An Iraq war veteran himself, Kennedy met Hancock after he learned the former Army specialist had been stuck in his home when the oversized van that accommodates his wheelchair broke down and he couldn't get the 70 miles to the nearest Veterans Affairs hospital to see a dentist to fix his teeth, which were rotting from the effects of the painkillers he must swallow each day.
Kennedy's boss, who chairs the House Armed Services Committee, pressed the VA to reimburse local doctors and dentists who agreed to treat Hancock whether they were paid or not. Then Goodreau, who met Hancock at the annual Pride of the Nation Day, invited him to tell his story to her students.
He recounted it again on a recent desert-hot fall afternoon as he sat shirtless in his living room, making no effort to hide the burns that still scar his body. A prosthetic arm sat unused on a counter because, Hancock says with a grin, it's heavy and hard to use -- and it looks even scarier than no arm at all.
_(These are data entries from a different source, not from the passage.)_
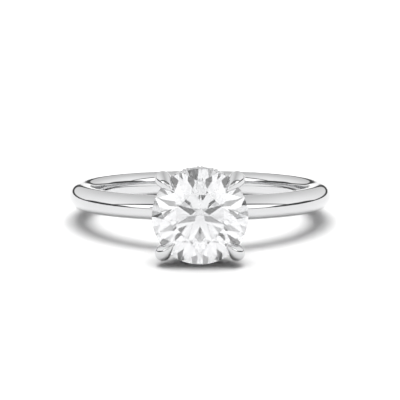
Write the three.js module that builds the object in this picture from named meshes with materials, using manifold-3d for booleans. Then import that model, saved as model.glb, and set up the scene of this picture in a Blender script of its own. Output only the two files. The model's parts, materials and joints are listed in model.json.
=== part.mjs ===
// An engagement ring: one round brilliant held by four talon claws above a hidden halo of small
// stones, on a plain shank of round wire. Millimetres, +Z up. The ring lies on its side, as it is
// put down on a table: the stone faces -Y, and the halo's lowest rim and the back of the shank
// touch the table at z = 0. The origin is on the table under the middle of the ring's box.
import * as THREE from "three";
import { mergeVertices } from "three/addons/utils/BufferGeometryUtils.js";
import Module from "manifold-3d";

const wasm = await Module();
wasm.setup();

// Shank. The finger hole is US size 6, and the wire is very slightly oval.
const FINGER_HOLE = 16.5;
const WIRE_THICK = 1.9; // across the wire, from the finger outwards
const WIRE_WIDE = 1.85; // across the wire, along the finger
const WIRE_INSIDE_SQUARENESS = 3.4; // exponent of the section's inner half; 2 would be round
const SHANK_STEPS = 72;
const WIRE_SIDES = 16;

// Centre stone, a round brilliant. Its cut is given as shares of its diameter, as gemmologists do.
const STONE_DIAMETER = 6.95;
const GIRDLE_FROM_FINGER_AXIS = 14.0; // middle of the girdle
const TABLE_SHARE = 0.53;
const GIRDLE_SHARE = 0.03;
const STAR_SHARE = 0.5; // how far the star facets reach from the table's edge to the girdle
const LOWER_HALF_SHARE = 0.785; // how far the lower halves reach from the girdle to the culet
const CROWN_ANGLE = THREE.MathUtils.degToRad(34.5);
const PAVILION_ANGLE = THREE.MathUtils.degToRad(40.04);
const FACET_FOLD = 8; // main facets round the stone
const GIRDLE_SIDES = 64;

// Claws: round wire that flares from the base, thickens beside the girdle and ends in a talon.
const CLAW_COUNT = 4;
const CLAW_WIRE_FOOT = 0.42; // radii of the wire
const CLAW_WIRE_LEG = 0.47;
const CLAW_WIRE_SHOULDER = 0.585;
const CLAW_WIRE_TIP = 0.03;
const CLAW_FOOT_OUT = 0.72; // the wire's middle at its foot, from the stone's axis
const CLAW_SHOULDER_OUT = 3.79; // the same beside the girdle
const CLAW_TIP_OUT = 2.66; // where the point rests on the crown
const CLAW_TIP_UP = 0.72; // above the girdle's middle
const CLAW_STEPS = 20;
const CLAW_SIDES = 12;

// Hidden halo: a rail under the girdle with a row of small stones between each pair of claws.
const HALO_OUTSIDE = 3.31;
const HALO_INSIDE = 2.68;
const HALO_HEIGHT = 1.1; // along the stone's axis
const HALO_BELOW_GIRDLE = 1.4; // from the girdle's middle to the rail's middle
const HALO_STEPS = 60;
const RAIL_CHAMFER = 0.08;
const SMALL_STONE_DIAMETER = 0.94;
const SMALL_STONE_EDGE = 0.02; // half of its girdle
const SMALL_STONE_CROWN = 0.13; // height of the table above the girdle's middle
const SMALL_STONE_PAVILION = 0.4; // depth of the culet
const SMALL_STONES_PER_SIDE = 4;
const HALO_PITCH = THREE.MathUtils.degToRad(18); // from one small stone to the next
const BEAD_RADIUS = 0.15;
const BEAD_FROM_ROW = 0.42; // the beads stand in two rows, each side of the row of stones
const BEAD_FROM_GAP = 0.14; // and in pairs, each side of the gap between two stones

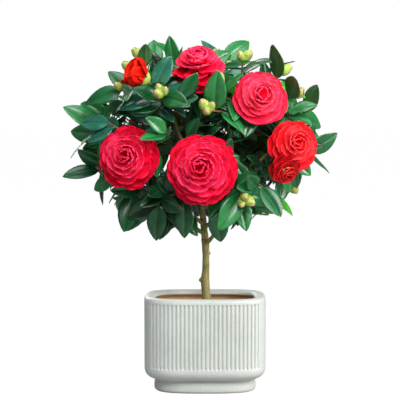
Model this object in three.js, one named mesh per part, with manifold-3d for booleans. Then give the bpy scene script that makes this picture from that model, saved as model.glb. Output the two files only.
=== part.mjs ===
// Camellia shrub grown as a small standard in a ribbed, glazed pot. Millimetres, +Z up.
// The origin is the centre of the pot's flat underside and the pot's front faces -Y.

import * as THREE from 'three';
import { mergeVertices } from 'three/addons/utils/BufferGeometryUtils.js';
import Module from 'manifold-3d';

const wasm = await Module();
wasm.setup();

const GAP = 0.3;
const UP = new THREE.Vector3(0, 0, 1);
const DEGREE = Math.PI / 180;

// Pot: a rounded rectangle in plan, with a foot, a rolled lip and upright grooves
const POT_HEIGHT = 172;
const POT_HALF_WIDTH = 109.5;
const POT_HALF_DEPTH = 70;
const POT_SEGMENTS = 36;
const BODY_POWER = 3.6;
const FOOT_POWER = 3;
const FOOT_HEIGHT = 24;
const FOOT_HALF_WIDTH = 92;
const FOOT_EDGE = 5;
const BELLY_HEIGHT = 43;
const WALL = 10;
const LIP_WIDTH = 20;
const LIP_DEPTH = 9;
const LIP_ROUND = 6;
const CAVITY_FLOOR = 34;
const CAVITY_ROUND = 12;
const SOIL_LEVEL = 137;
const GROOVE_PITCH = 7.45;
const GROOVES_A_SIDE = 13;
const GROOVE_WIDTH = 2.8;
const GROOVE_DEPTH = 1.9;
const GROOVE_BOTTOM = 46;
const GROOVE_TOP = 163;
const ARC_STEP = 0.1;

// Trunk: height above the pot's underside, place across and in depth, radius
const TRUNK = [
  [SOIL_LEVEL + GAP, 5.5, 1, 14],
  [146, 4.6, 0.8, 10.4],
  [160, 3.4, 0.5, 8.4],
  [178, 1.6, 0, 7],
  [197, 0.2, -0.6, 7.6],
  [216, 1.3, -0.4, 6.3],
  [240, 1.7, 0, 5.9],
  [258, 1.2, 0.2, 6.3],
  [272, 0.6, 0.2, 7],
];
const TRUNK_SIDES = 10;
const TRUNK_STEPS = 10;
const FLARE_LOBES = 5;
const FLARE_HEIGHT = 26;
const FLARE_DEPTH = 0.16;

// Stubs of old side shoots on the trunk: height, heading in degrees, length and radius
const STUBS = [[194, 180, 12.5, 4.6], [243, -15, 10, 2.8]];
const STUB_RISE = 29 * DEGREE;

// Leader above the fork, and the boughs that leave the trunk and it outward, then bend up
const LEADER_TOP = new THREE.Vector3(-9, 6, 470);
const LEADER_BOW = new THREE.Vector3(-12, -3, 372);
const LEADER_RADIUS = 6.2;
const LEADER_TIP_RADIUS = 2.8;
const LEADER_SIDES = 7;
const LEADER_STEPS = 6;
const BOUGH_RADIUS = 3.7;
const BOUGH_TIP_RADIUS = 2.7;
const BOUGH_REACH = 0.62;
const BOUGH_BEND = new THREE.Vector3(0.62, 0.62, 0.36);
const BOUGH_SIDES = 5;
const BOUGH_STEPS = 3;

// Crown: the shell that the shoots' tips lie on, and the box that the leaves keep to
const CROWN_CENTRE = new THREE.Vector3(-7, 0, 449);
const CROWN_ACROSS = 195;
const CROWN_DEPTH = 175;
const CROWN_UP = 160;
const CROWN_DOWN = 130;
const CROWN_POWER = 2.5;
const CROWN_LOW = new THREE.Vector3(-254, -246, 267);
const CROWN_HIGH = new THREE.Vector3(241, 232, 637);
const SPACE_MARGIN = 0.5;

// Masses of foliage: name, centre across, in depth and up from the crown's centre, and the height
// at which the mass's bough leaves the trunk or leader
const MASSES = [
  ['top', -2, -28, 116, 0],
  ['front', 2, -128, -31, 311],
  ['left_front', -95, -111, -16, 300],
  ['right_front', 122, -92, -12, 293],
  ['upper_right', 80, -104, 66, 372],
  ['upper_left', -72, -88, 88, 398],
  ['lower_left', -66, -84, -80, 281],
  ['lower_right', 66, -92, -78, 263],
  ['right', 146, 22, 8, 328],
  ['left', -146, 36, -8, 321],
  ['back_left', -84, 118, 8, 338],
  ['back_right', 76, 120, 6, 349],
  ['back_upper', 0, 92, 92, 414],
  ['back_lower', -4, 106, -78, 287],
];

// Shoots placed by hand: across and up from the crown's centre, share of the shell's depth there
// (negative at the front), what it carries, that thing's size, direction of its first leaf in degrees
const SHOOTS = [
  [-5, 141, -1, 'bloom', 88, 270],
  [101, 80, -1, 'bloom', 98, 235],
  [-125, -21, -1, 'bloom', 110, 180],
  [3, -41, -1, 'bloom', 123, 240],
  [160, -3, -1, 'bloom', 93, 330],
  [144, -46, -1, 'bloom', 66, 300],
  [-87, 105, -1, 'half_open', 47, 150],
  [-102, 146, -1, 'buds', 3, 200],
  [-66, 84, -1, 'buds', 3, 207],
  [10, 58, -1, 'buds', 3, 221],
  [135, 119, -1, 'buds', 2, 25],
  [72, 141, -1, 'buds', 2, 132],
  [162, 81, -1, 'buds', 2, 15],
  [72, -88, -1, 'buds', 3, 68],
  [-135, 92, -1, 'buds', 1, 200],
  [147, 40, -1, 'buds', 1, 3],
  [-158, 36, -1, 'leaves', 0, 120],
  [-152, -62, -1, 'leaves', 0, 207],
  [-74, -104, -1, 'leaves', 0, 250],
  [-28, -98, -1, 'leaves', 0, 290],
  [-52, 30, -1, 'leaves', 0, 160],
  [103, -72, -1, 'leaves', 0, 308],
  [192, -18, -1, 'leaves', 0, 250],
  [30, 100, -1, 'buds', 1, 30],
  [-22, 18, -0.66, 'leaves', 0, 110],
  [40, 22, -0.7, 'leaves', 0, 60],
  [-44, 128, -0.85, 'leaves', 0, 280],
  [40, 146, -0.6, 'leaves', 0, 60],
  [-84, 40, 1, 'bloom', 112, 60],
  [88, -28, 1, 'bloom', 104, 200],
  [6, 108, 1, 'bloom', 96, 120],
  [-4, -78, 1, 'buds', 3, 250],
  [156, 34, 1, 'bloom', 90, 90],
  [-178, -34, 1, 'bloom', 92, 20],
];
const FILL_SHOOTS = 60;
const FILL_FLOOR = -0.74;
const FILL_SPACING = 50;
const BUD_EVERY = 3;
const FILL_JITTER = 0.1;
const FILL_SEED = 500;
const BUD_SEED = 2000;
const LEAF_SEED = 4000;
const MOST_FILL_BUDS = 2.5;
const SHOOT_LIFT = 0.3;
const BLOOM_TURN = 1.4;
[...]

Hancock was driving a tank through the streets of Baghdad on May 29, 2007, when the vehicle was hit by an improvised explosive device that blew a hole through its armor and set it ablaze. A chunk of shrapnel lodged in his spine, paralyzing his legs so that he couldn't get out. It happened on his 21st birthday.
"Yeah," says the laconic former soldier who somehow never lost his sense of humor. "That part really sucked."
Due to leave the military in a few months, he'd bought a mobile home near his mother's place in Lancaster. It was small but a good first home for a young guy with a wife, two kids and a dog. But he hadn't planned on coming home in a wheelchair.